Shelter effects of porous multi-scale fractal fences

Abstract

Rows of trees have been naturally used as wind and snow fences to reduce strong winds, to prevent soil erosion and mitigate snow/sand drifts. Trees, composed of multi-scale fractal structures, modify the airflow through and around them in a complicated manner. This research investigates how engineered porous fences, designed using a typical multi-scale fractal structure, would change the wake characteristics and subsequently reshape the wind shelter effects. A two-dimensional (2D) fractal fence composed of cross-grid type fractal struts, along with an one-dimensional (1D) fractal fence, were tested using a planar particle image velocimetry (PIV) method in a boundary-layer wind tunnel.

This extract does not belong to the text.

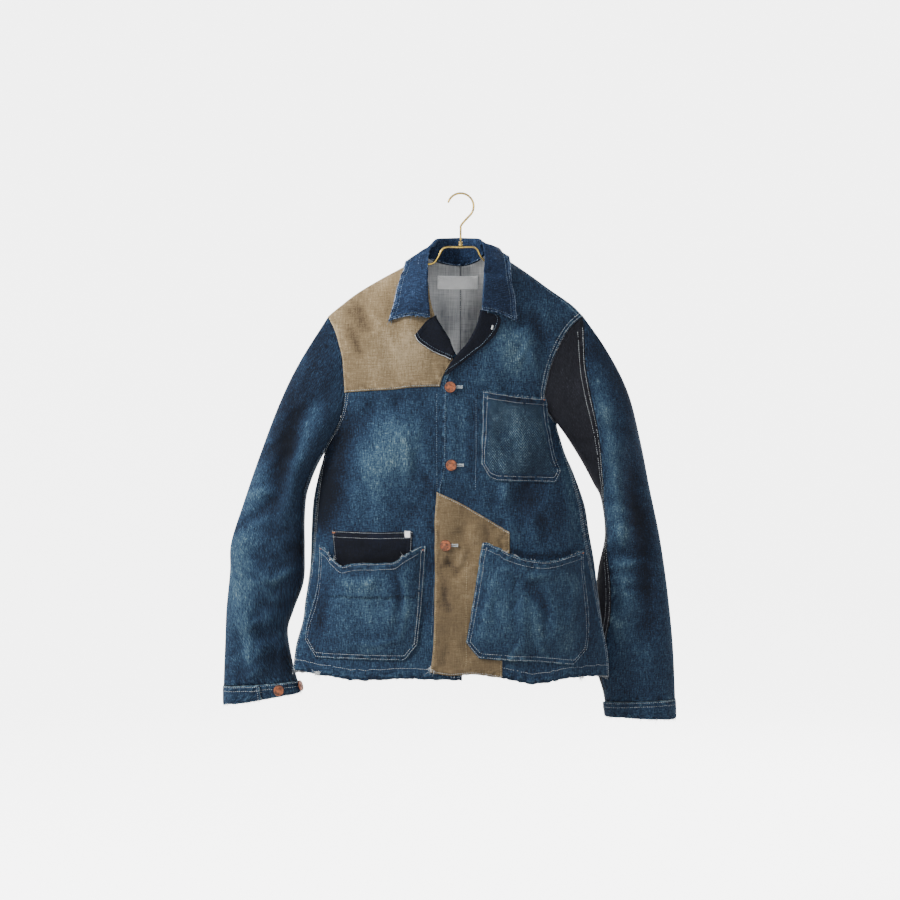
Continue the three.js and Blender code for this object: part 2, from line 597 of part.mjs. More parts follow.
function addSewnOnPieces() {
  const armhole = armholePoints(armholeFrontRight).filter(([, drop]) => drop < shoulderPatchSide);
  const [outerTop, innerTop] = pastShoulderRight;
  const shoulder = [outerTop, ...armhole, ...shoulderPatchHem, ...shoulderPatchEdge, innerTop];
  add('patch_shoulder', patch(() => 0, shoulder), 'tan');
  add('patch_front_edge', patch((x) => lap(x), frontEdgePatch), 'tan');

  const rolled = (line, x, drop) => {
    const { away } = footOnPath(line, x, drop);
    return lapelRoll.height * (1 - smoothStep(0, lapelRoll.reach, away));
  };
  const overPatch = patchCloth + layerGap;
  const onPatch = (x, drop) => overPatch + rolled(rollLineRight, x, drop);
  add('lapel_right', patch(onPatch, lapelRightOutline), 'facing');
  add('lapel_left', patch((x, drop) => lap(x) + rolled(rollLineLeft, x, drop), lapelLeftOutline), 'facing');

  add('pocket_chest', pocket((x) => lap(x), chestPocket), 'denim');
  const { right, left, bottom, ease } = toolPocketReach;
  const overTool = (x, drop) =>
    drop < bottom
      ? pocketBelow * smoothStep(right - ease, right, x) * (1 - smoothStep(left, left + ease, x))
      : 0;
  const overEdgePatch = (x) => lap(x) + pocketBelow * (1 - smoothStep(...edgePatchEase, x));
  add('pocket_lower_right', pocket(overTool, lowerPocketRight), 'denim');
  add('pocket_lower_left', pocket(overEdgePatch, lowerPocketLeft), 'denim');
  add('pocket_tool', patch(() => 0, toolPocketOutline), 'facing');
  add('tag_selvedge', patch(() => overPatch, selvedgeTagOutline), 'tape');
}

// A point of a sleeve at a share of its length and an angle from its outer edge, by way of its front.
function sleeveSurface(sleeve) {
  const outer = new THREE.SplineCurve(sleeve.outer.map(([x, drop]) => new THREE.Vector2(x, drop)));
  const inner = new THREE.SplineCurve(sleeve.inner.map(([x, drop]) => new THREE.Vector2(x, drop)));
  const [armFront, armBack] = [armholePoints(sleeve.armFront), armholePoints(sleeve.armBack)];
  const plain = (t, angle) => {
    const [a, b] = [outer.getPointAt(t), inner.getPointAt(t)];
    const middle = a.clone().add(b).multiplyScalar(0.5);
    const { x, y: drop } = middle.addScaledVector(a.sub(b), Math.cos(angle) / 2);
    const front = Math.sin(angle);
    const ownFolds = front > 0 ? sleeve.folds : sleeve.backFolds;
    const folds = foldHeight(ownFolds, x, drop) * smoothStep(0, sleeveFoldsFrom, t);
    const depth = Math.sign(front) * Math.abs(front) ** sleeveFullness * (sleeveHalfDepth(t) + folds);
    return new THREE.Vector3(x, sleeve.setBack(t) - depth, -drop);
  };
  const awayFrom = (points, k) => {
    const [[ax, ad], [bx, bd]] = [points[k], points[k + 1]];
    return new THREE.Vector3(sleeve.side * (bd - ad), 0, sleeve.side * (bx - ax)).normalize();
  };
  const onArmhole = (angle) => {
    const turn = THREE.MathUtils.euclideanModulo(angle, 2 * Math.PI);
    const front = turn <= Math.PI;
    const step = ((front ? turn : 2 * Math.PI - turn) / Math.PI) * armholeSteps;
    const points = front ? armFront : armBack;
    const k = Math.min(Math.floor(step), armholeSteps - 1);
    const [[ax, ad], [bx, bd]] = [points[k], points[k + 1]];
    const [x, drop] = [ax + (bx - ax) * (step - k), ad + (bd - ad) * (step - k)];
    const depth = bodyDepth(x, drop, front ? frontFolds : backFolds);
    const away = awayFrom(points, k);
    // near the shoulder tip and the armpit the front's and the back's own directions are blended
    const blend = (end, share) => {
      const both = awayFrom(armFront, end).add(awayFrom(armBack, end));
      away.add(both.multiplyScalar(share)).normalize();
    };
    if (step < 1) blend(0, 1 - step);
    if (step > armholeSteps - 1) blend(armholeSteps - 1, step - armholeSteps + 1);
    return { point: new THREE.Vector3(x, front ? -depth : depth, -drop), away };
  };
  const place = (t, angle) => {
    const point = plain(t, angle);
    if (t >= headBlend) return point;
    const share = 1 - smoothStep(0, headBlend, t);
    return point.addScaledVector(onArmhole(angle).point.sub(plain(0, angle)), share);
  };
  const normal = (t, angle) => {
    const [dt, da] = [0.012, 0.25]; // about half a face of the wall
    const along = place(Math.min(1, t + dt), angle).sub(place(Math.max(0, t - dt), angle));
    const round = place(t, angle + da).sub(place(t, angle - da));
    const result = round.cross(along).normalize();
    const outwards = place(t, angle).sub(place(t, angle + Math.PI));
    return result.dot(outwards) < 0 ? result.negate() : result;
  };
  return (t, angle) => {
    const cell = { point: place(t, angle), normal: normal(t, angle), x: t, drop: angle };
    if (t > 0) return cell;
    const { away } = onArmhole(angle);
    cell.point.addScaledVector(away, headClearance);
    cell.normal.addScaledVector(away, -cell.normal.dot(away)).normalize();
    return cell;
  };
}

// A grid on a sleeve between two lengths and two angles, drawn in from its seams by half a seam gap.
function sleeveGrid(surface, rows, columns, from, to, startAngle, endAngle) {
  const grid = [];
  for (let i = 0; i <= rows; i++) {
    const t = from + (to - from) * (from === 0 ? (i / rows) ** sleeveRowSpacing : i / rows);
    const [start, end] = [startAngle(t), endAngle(t)];
    const row = [];
    for (let j = 0; j <= columns; j++) row.push(surface(t, start + ((end - start) * j) / columns));
    for (const [edge, next] of [[0, 1], [columns, columns - 1]]) {
      const inwards = row[next].point.clone().sub(row[edge].point).normalize();
      row[edge].point.addScaledVector(inwards, seamGap / 2 + (t < headBlend / 3 ? headSeamEase : 0));
    }
    grid.push(row);
  }
  return grid;
}

// The cuff is a lapped band: its lower end starts under its upper end.
function cuffOffset(end) {
  const raised = end + 2 * Math.PI - cuffLap;
  return (angle) => (cuffCloth + layerGap) * smoothStep(raised - cuffLapEase, raised, angle);
}

function buttonShape() {
  const { radius, height, shank } = tackButton;
  const outline = [
    [0, 0], [shank, 0], [shank, 1], [radius - 0.6, 1], [radius, 1.9], [radius - 0.5, height - 0.6],
    [radius - 2, height], [0, height - 0.4],
  ];
  return new THREE.LatheGeometry(outline.map(([r, h]) => new THREE.Vector2(r, h)), roundSides);
}

// Height of a point off the body's cloth, along the slope there, with that slope's direction.
function heightOffBody({ x, y, z }) {
  const folds = y < 0 ? frontFolds : backFolds;
  const excess = (px, py, pz) => {
    const above = -pz < shoulderRidge(px) ? -pz - shoulderRidge(px) : bodyDepth(px, -pz, folds);
    return Math.abs(py) - above;
  };
  const step = 0.5;
  const slope = new THREE.Vector3(
    excess(x + step, y, z) - excess(x - step, y, z),
    excess(x, y + step, z) - excess(x, y - step, z),
    excess(x, y, z + step) - excess(x, y, z - step),
  ).multiplyScalar(0.5 / step);
  return { height: excess(x, y, z) / slope.length(), direction: slope.normalize() };
}

function clearOfBody(point, least) {
  for (let pass = 0; pass < 6; pass++) {
    const { height, direction } = heightOffBody(point);
    if (height < least) point.addScaledVector(direction, least - height);
  }
}

function addButton(name, { point, normal }, offset) {
  const button = add(name, buttonShape(), 'copper');
  button.position.copy(point).addScaledVector(normal, offset + layerGap);
  button.quaternion.setFromUnitVectors(new THREE.Vector3(0, 1, 0), normal);
}

function addSleeve(word, sleeve, cuffEnd, buttons, underPalette) {
  const surface = sleeveSurface(sleeve);
  const back = () => sleeveBackSeam;
  const under = () => 2 * Math.PI + sleeveBackSeam;
  const cloths = [() => -cloth, () => 0];
  const seamStart = cuffStart - seamGap / sleeveLength;
  const { upperColumns, underColumns, frontSeam } = sleeve;
  const upper = sleeveGrid(surface, sleeveRows, upperColumns, 0, seamStart, back, frontSeam);
  const lower = sleeveGrid(surface, sleeveRows, underColumns, 0, seamStart, frontSeam, under);
  add(`sleeve_upper_${word}`, wall(upper, ...cloths), 'denim');
  add(`sleeve_under_${word}`, wall(lower, ...cloths), underPalette);

  const lift = cuffOffset(cuffEnd);
  const start = () => cuffEnd - cuffLap;
  const end = () => cuffEnd + 2 * Math.PI;
  const band = sleeveGrid(surface, 2, cuffColumns, cuffStart, 1, start, end);
  const inside = (t, angle) => lift(angle) - cloth;
  add(`cuff_${word}`, wall(band, inside, (t, angle) => inside(t, angle) + cuffCloth), 'denim');
  buttons.forEach(({ t, angle }, i) =>
    addButton(`button_cuff_${word}_${i + 1}`, surface(t, angle), cuffCloth - cloth + lift(angle)),
  );
}

function addFrontButtons() {
  frontButtons.forEach(({ x, drop, over }, i) => {
    const away = (cell) => Math.hypot(cell.x - x, cell.drop - drop);
    const near = frontGrid.flat().reduce((a, b) => (away(a) < away(b) ? a : b));
    const point = new THREE.Vector3(x, -bodyDepth(x, drop, frontFolds) - seamGap / 2, -drop);
    addButton(`button_front_${i + 1}`, { point, normal: near.normal }, lap(x) + over);
  });
}

// The collar: its section climbs the stand, turns over the fold and comes down the leaf.
function addCollar() {
  const through = (part) => {
    const points = collarStations.map((station) => new THREE.Vector3(...station[part]));
    return new THREE.CatmullRomCurve3(points, false, 'centripetal');
  };
  const [seamLine, foldLine, edgeLine] = ['seam', 'fold', 'edge'].map(through);
  const grid = [];
  for (let k = 0; k <= collarSteps; k++) {
    const s = k / collarSteps;
    const [seam, fold, edge] = [seamLine.getPoint(s), foldLine.getPoint(s), edgeLine.getPoint(s)];
    const up = fold.clone().sub(seam.clone().add(edge).multiplyScalar(0.5)).normalize();
    const out = edge.clone().sub(seam);
    out.addScaledVector(up, -out.dot(up)).normalize();
    const ends = Math.max(0, 1 - Math.min(s, 1 - s) * collarSteps) * collarEndRise;
    const foldBack = fold.clone().addScaledVector(out, -foldHalf).addScaledVector(up, -foldSides);
    const foldFront = fold.clone().addScaledVector(out, foldHalf).addScaledVector(up, -foldSides);
    const leaf = (share) => {
      const swell = Math.sin(Math.PI * share);
      const point = foldFront.clone().lerp(edge, share).addScaledVector(out, leafBulge * swell);
      point.z += ends * swell;
      return point;
    };
    const stand = [seam, seam.clone().lerp(foldBack, 0.5), foldBack, fold, foldFront];
    const section = [...stand, leaf(0.25), leaf(0.5), leaf(0.75), edge];
    const behind = Math.abs(s - 0.5) < collarBackShare;
    const height = seam.x < 0 && !behind ? collarOverPatch : collarOverCloth;
    for (const point of behind ? section.slice(stand.length) : section)
      clearOfBody(point, height + overRidge.height * Math.exp(-((point.y / overRidge.reach) ** 2)));
    grid.push(section.map((point) => ({ point, x: 0, drop: 0 })));
  }
  const { clamp } = THREE.MathUtils;
  const at = (i, j) => grid[clamp(i, 0, collarSteps)][clamp(j, 0, grid[0].length - 1)].point;
  grid.forEach((row, i) =>
    row.forEach((cell, j) => {
      const along = at(i + 1, j).clone().sub(at(i - 1, j));
      const across = at(i, j + 1).clone().sub(at(i, j - 1));
      cell.normal = along.cross(across).normalize();
    }),
  );
  add('collar', wall(grid, () => -collarCloth / 2, () => collarCloth / 2), 'collar');
}

function addHanger() {
  const round = new THREE.Shape().absarc(0, 0, wire, 0, 2 * Math.PI);
  const tube = (points, steps) =>
    new THREE.ExtrudeGeometry(round, {
      steps, curveSegments: 3, extrudePath: new THREE.CatmullRomCurve3(points, false, 'centripetal'),
    });
  const flat = ([x, z]) => new THREE.Vector3(x, 0, z);
  const hook = Array.from({ length: hookTurns + 1 }, (_, k) => {
    const angle = THREE.MathUtils.degToRad(hookTip + ((hookEnd - hookTip) * k) / hookTurns);
    return flat([hookRadius * Math.cos(angle), wire - hookRadius + hookRadius * Math.sin(angle)]);
  });
  add('hanger_hook', tube([...hook, ...shaft.map(flat)], hookSteps), 'brass');
  const { radius, top, bottom } = ferrule;
  const ferruleForm = new THREE.CylinderGeometry(radius, radius, bottom - top, roundSides);
  const ferruleMesh = add('hanger_ferrule', ferruleForm, 'brass');
  ferruleMesh.rotation.x = Math.PI / 2;
  ferruleMesh.position.set(0, 0, -(top + bottom) / 2);
  add('hanger_arms', tube(armsRoute.map(([x, drop]) => flat([x, -drop])), armSteps), 'brass');
}

addFronts();
addBacks();
addSewnOnPieces();
addSleeve('right', sleeveRight, cuffEndRight, cuffButtonsRight, 'denim');
addSleeve('left', sleeveLeft, cuffEndLeft, cuffButtonsLeft, 'charcoal');
addFrontButtons();
addCollar();
addHanger();

export default jacket;
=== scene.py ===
import math

import bpy
import numpy as np
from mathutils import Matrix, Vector


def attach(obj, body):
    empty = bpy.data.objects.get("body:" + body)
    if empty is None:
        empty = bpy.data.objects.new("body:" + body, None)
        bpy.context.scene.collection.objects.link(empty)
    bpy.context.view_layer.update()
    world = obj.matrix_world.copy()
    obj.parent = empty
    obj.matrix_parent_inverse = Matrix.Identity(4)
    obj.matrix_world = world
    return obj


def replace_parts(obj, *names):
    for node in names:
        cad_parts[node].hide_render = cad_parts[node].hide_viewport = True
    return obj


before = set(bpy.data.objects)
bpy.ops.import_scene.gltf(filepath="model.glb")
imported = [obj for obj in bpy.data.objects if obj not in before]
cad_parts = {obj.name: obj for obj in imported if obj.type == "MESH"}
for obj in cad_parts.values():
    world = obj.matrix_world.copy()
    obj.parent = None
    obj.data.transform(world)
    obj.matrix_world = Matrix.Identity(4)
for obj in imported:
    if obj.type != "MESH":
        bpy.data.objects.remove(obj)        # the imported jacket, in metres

# Shapes are worked out in millimetres: x to the wearer's left, "drop" downwards from the hook, front towards -y
mm = 0.001
tau = 2 * math.pi
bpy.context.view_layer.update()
dice = np.random.default_rng(23)
frontFace, backFace = -1, 1


def smoothStep(low, high, value):
    s = np.clip((value - low) / (high - low), 0, 1)
    return s * s * (3 - 2 * s)


# a smooth curve through [key, value] pairs, each slope taken from its two neighbours, level past both ends
def profile(pairs):
    keys, values = np.array(pairs, float).T
    last = len(keys) - 1
    before, after = np.maximum(np.arange(last + 1) - 1, 0), np.minimum(np.arange(last + 1) + 1, last)
    slopes = (values[after] - values[before]) / (keys[after] - keys[before])

    def at(key):
        key = np.clip(key, keys[0], keys[-1])
        i = np.clip(np.searchsorted(keys, key, side="right") - 1, 0, last - 1)
        span = keys[i + 1] - keys[i]
        s = (key - keys[i]) / span
        level = values[i] * (1 - s) ** 2 * (1 + 2 * s) + values[i + 1] * s ** 2 * (3 - 2 * s)
        return level + span * s * (1 - s) * (slopes[i] * (1 - s) - slopes[i + 1] * s)

    return at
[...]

Wakes and shelter effects of two fractal fences are compared to those of the non-fractal fence model of the same height, length, bottom gap and porosity of 50%. Results of the 2D fractal fence show a clear favorable shelter effect - the extended sheltered area of 1.5–4 times the fence height with the shelter parameter of 0.4, about 70% longer than that of the non-fractal fence provides. Multi-scale fractal fences may potentially be adopted to transform the porous fence design by allowing tuning of the arrangement of struts, an additional set of parameters besides fence height, length and porosity.